→ **PROBLEM**
Your task is to write out the complete listing exactly as it is shown.

→ **RECORDS SUPPLIED**

____________________

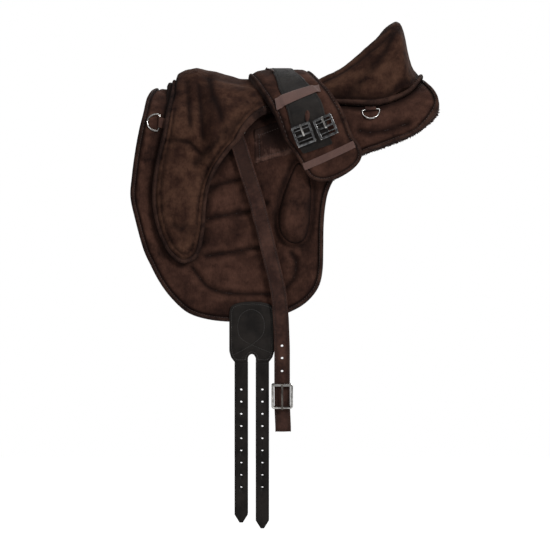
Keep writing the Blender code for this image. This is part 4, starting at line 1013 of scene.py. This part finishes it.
def make_fleece():
    rng = random.Random(11)
    for side, word in SIDES:
        edge = drawn(over_spine(PAD_EDGE))
        edge[:, 1] += np.where(edge[:, 0] > 0.16 * LENGTH, 0.003 * np.sign(edge[:, 1]), 0)
        edge = moved_in(edge, 0.004)
        near = edge[edge[:, 1] > 0.021]
        across = marked([(near[-1][0], 0.0185), (near[0][0], 0.0185)], 0.006, False)
        outline = np.concatenate((near, across)) * (1, side)

        def low(x, s):
            from_edge = round_reach(x, s, outline)
            tufts = wrinkles(x, s, (0.016, 21, 0.0016), (0.007, 22, 0.0009))
            return -0.0132 + 0.007 * (1 - rounding(from_edge, 0.012)) + tufts

        flat = thickened(sheet_of(outline, (0.003, 0.004), 0.005), low, -0.0003)
        wool = piece(f"fleece_lining_{word}", laid(flat), WOOL, "saddle", (f"fleece_{word}",))
        curls = bmesh.new()
        for x, s in marked(outline, 0.0026, True):
            shown = x > 0.155 * LENGTH or (x < -0.4 * LENGTH and abs(s) < 0.05)
            for _ in range(2 if shown else 0):
                base = on_back(np.array([x]), np.array([s]), np.array([rng.uniform(-0.011, -0.002)]))[0]
                way = Vector((rng.uniform(-0.5, 0.7), -side * rng.uniform(-0.1, 0.35), -1.0))
                if abs(s) < 0.16:
                    along = 0.9 if x > 0 else -0.5
                    way = Vector((along, -side * rng.uniform(-0.2, 0.6), rng.uniform(-0.7, 0.6)))
                curl(curls, rng, Vector(base), way)
        piece(f"fleece_curls_{word}", curls, WOOL, "saddle")


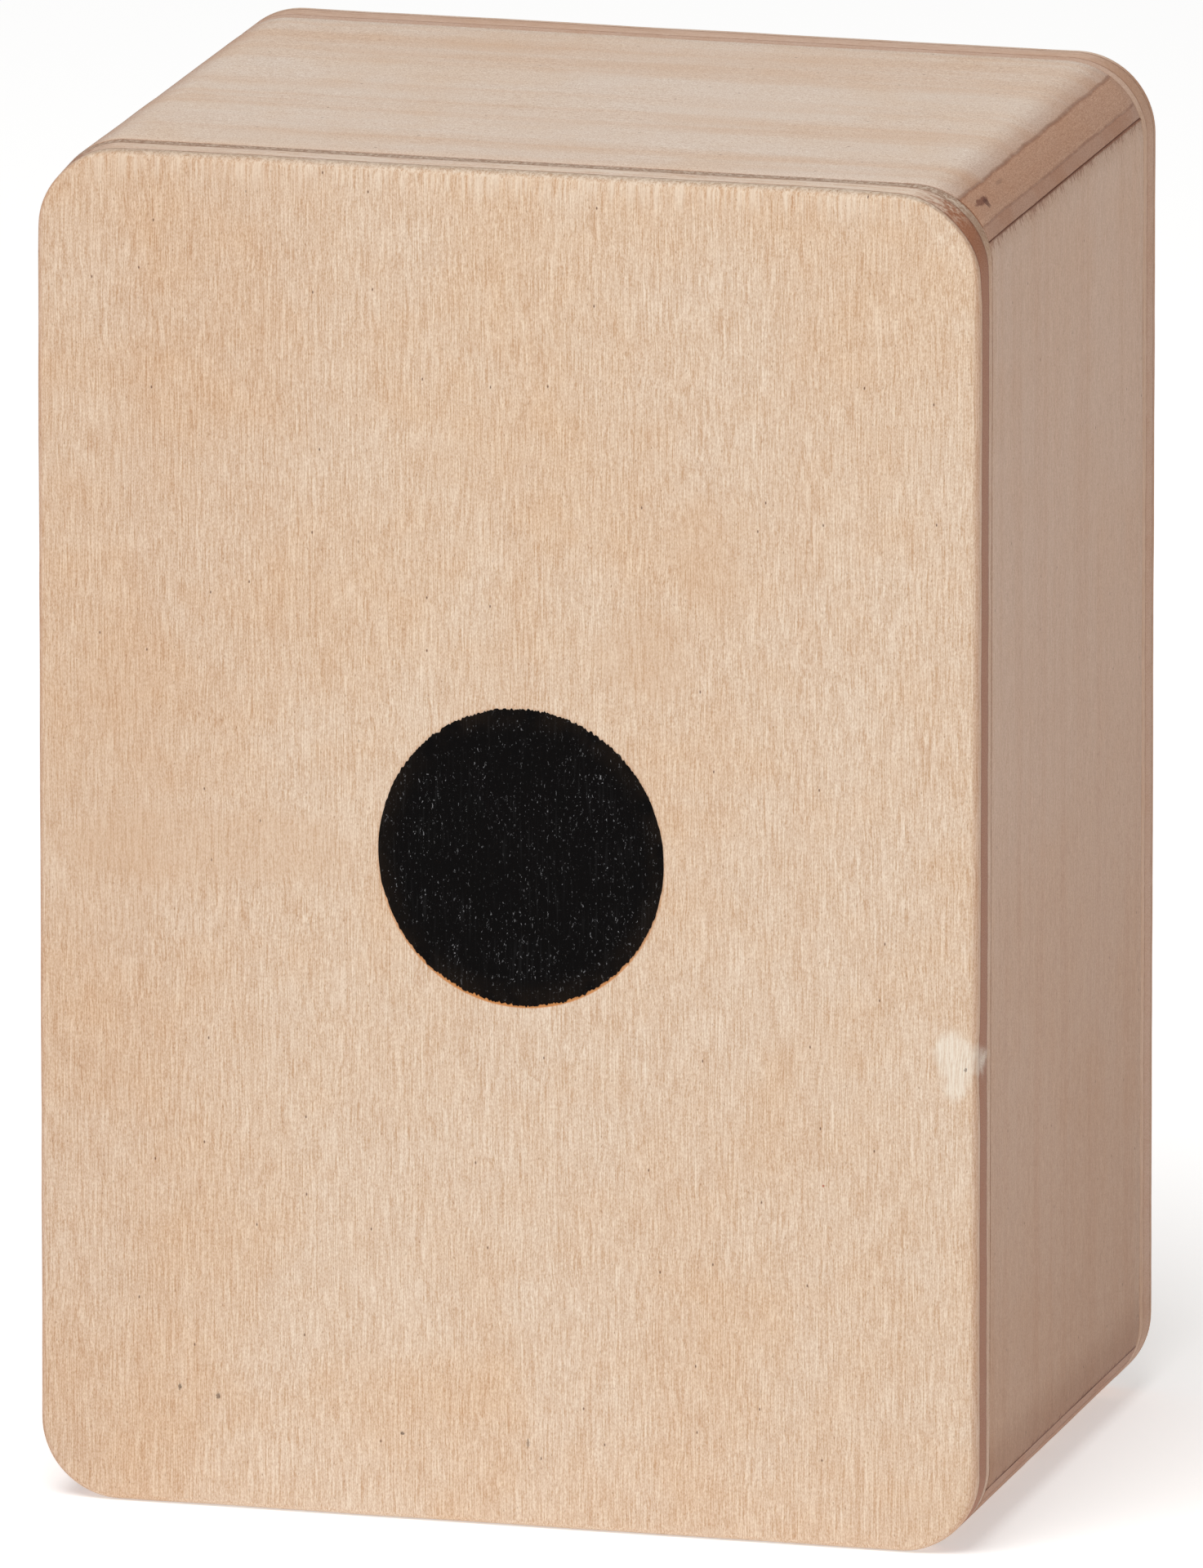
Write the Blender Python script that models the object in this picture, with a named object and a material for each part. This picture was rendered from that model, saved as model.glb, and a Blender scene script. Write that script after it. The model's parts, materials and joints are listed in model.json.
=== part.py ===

____________________

→ **EXERCISE ANSWER**
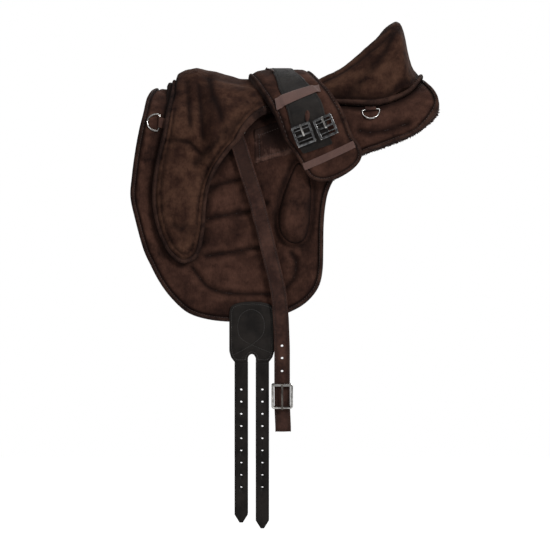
Keep writing the Blender code for this image. This is part 4, starting at line 1013 of scene.py. This part finishes it.
def make_fleece():
    rng = random.Random(11)
    for side, word in SIDES:
        edge = drawn(over_spine(PAD_EDGE))
        edge[:, 1] += np.where(edge[:, 0] > 0.16 * LENGTH, 0.003 * np.sign(edge[:, 1]), 0)
        edge = moved_in(edge, 0.004)
        near = edge[edge[:, 1] > 0.021]
        across = marked([(near[-1][0], 0.0185), (near[0][0], 0.0185)], 0.006, False)
        outline = np.concatenate((near, across)) * (1, side)

        def low(x, s):
            from_edge = round_reach(x, s, outline)
            tufts = wrinkles(x, s, (0.016, 21, 0.0016), (0.007, 22, 0.0009))
            return -0.0132 + 0.007 * (1 - rounding(from_edge, 0.012)) + tufts

        flat = thickened(sheet_of(outline, (0.003, 0.004), 0.005), low, -0.0003)
        wool = piece(f"fleece_lining_{word}", laid(flat), WOOL, "saddle", (f"fleece_{word}",))
        curls = bmesh.new()
        for x, s in marked(outline, 0.0026, True):
            shown = x > 0.155 * LENGTH or (x < -0.4 * LENGTH and abs(s) < 0.05)
            for _ in range(2 if shown else 0):
                base = on_back(np.array([x]), np.array([s]), np.array([rng.uniform(-0.011, -0.002)]))[0]
                way = Vector((rng.uniform(-0.5, 0.7), -side * rng.uniform(-0.1, 0.35), -1.0))
                if abs(s) < 0.16:
                    along = 0.9 if x > 0 else -0.5
                    way = Vector((along, -side * rng.uniform(-0.2, 0.6), rng.uniform(-0.7, 0.6)))
                curl(curls, rng, Vector(base), way)
        piece(f"fleece_curls_{word}", curls, WOOL, "saddle")


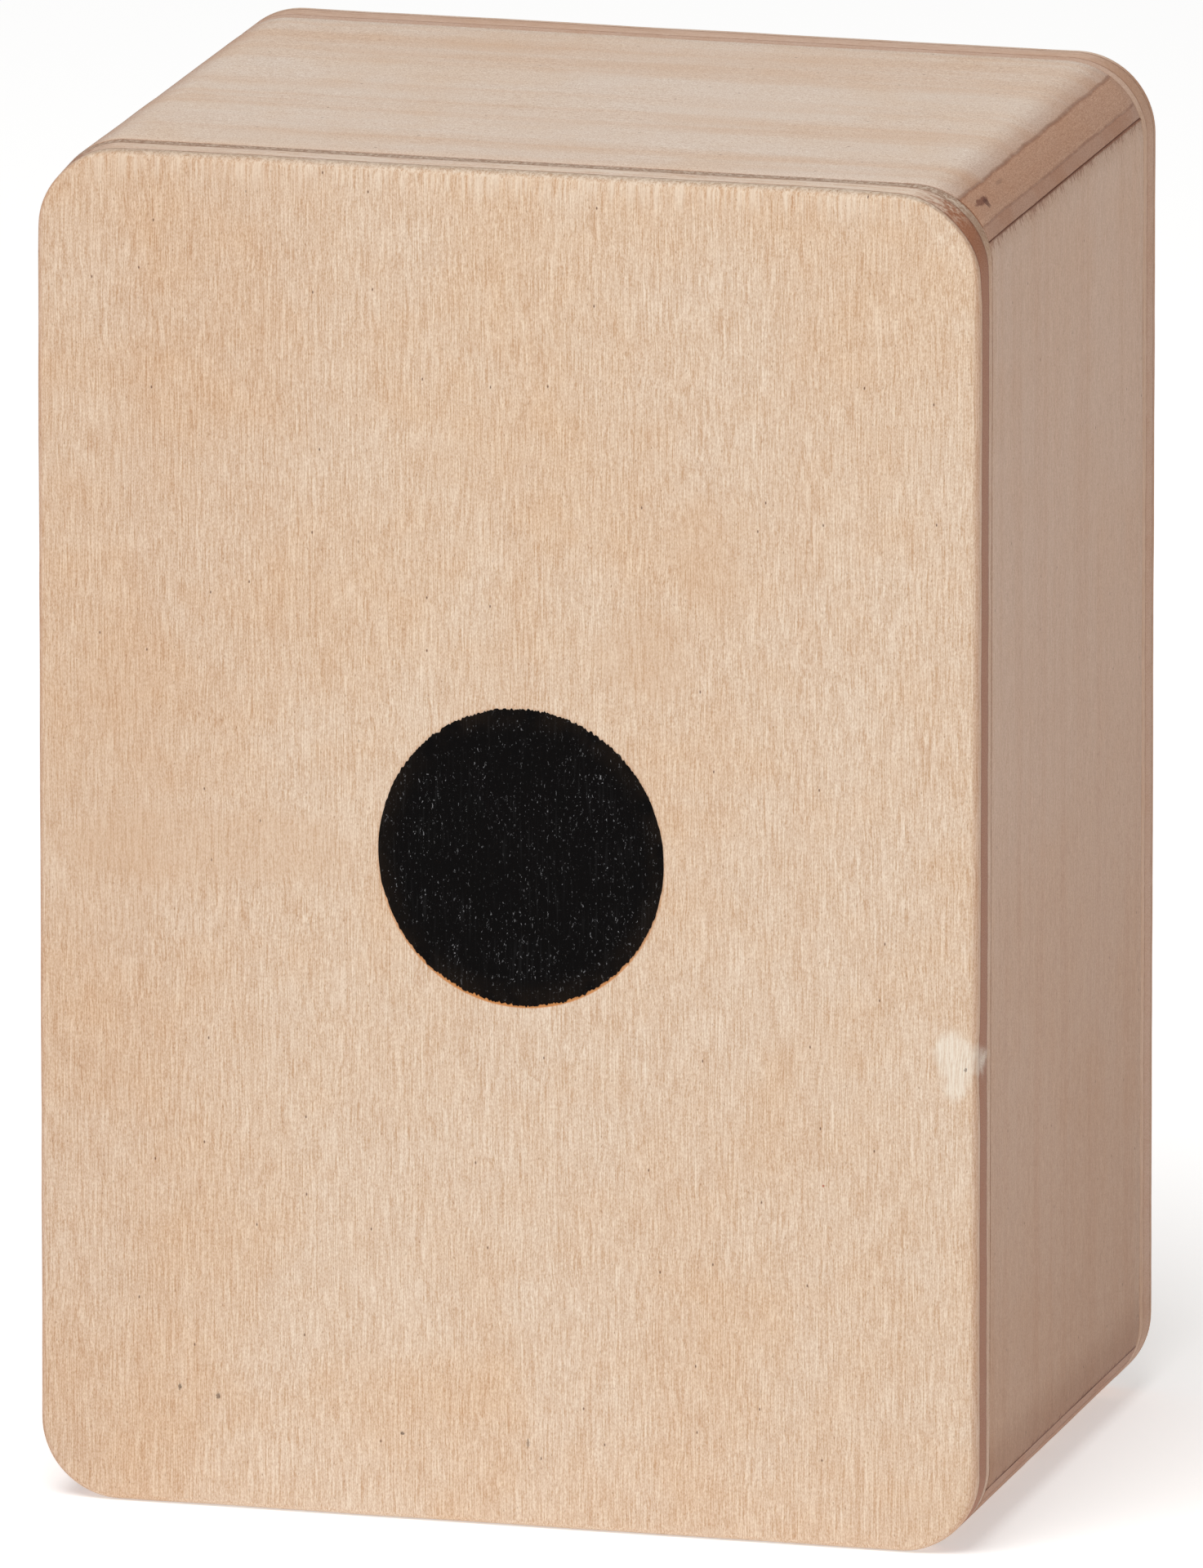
Write the Blender Python script that models the object in this picture, with a named object and a material for each part. This picture was rendered from that model, saved as model.glb, and a Blender scene script. Write that script after it. The model's parts, materials and joints are listed in model.json.
=== part.py ===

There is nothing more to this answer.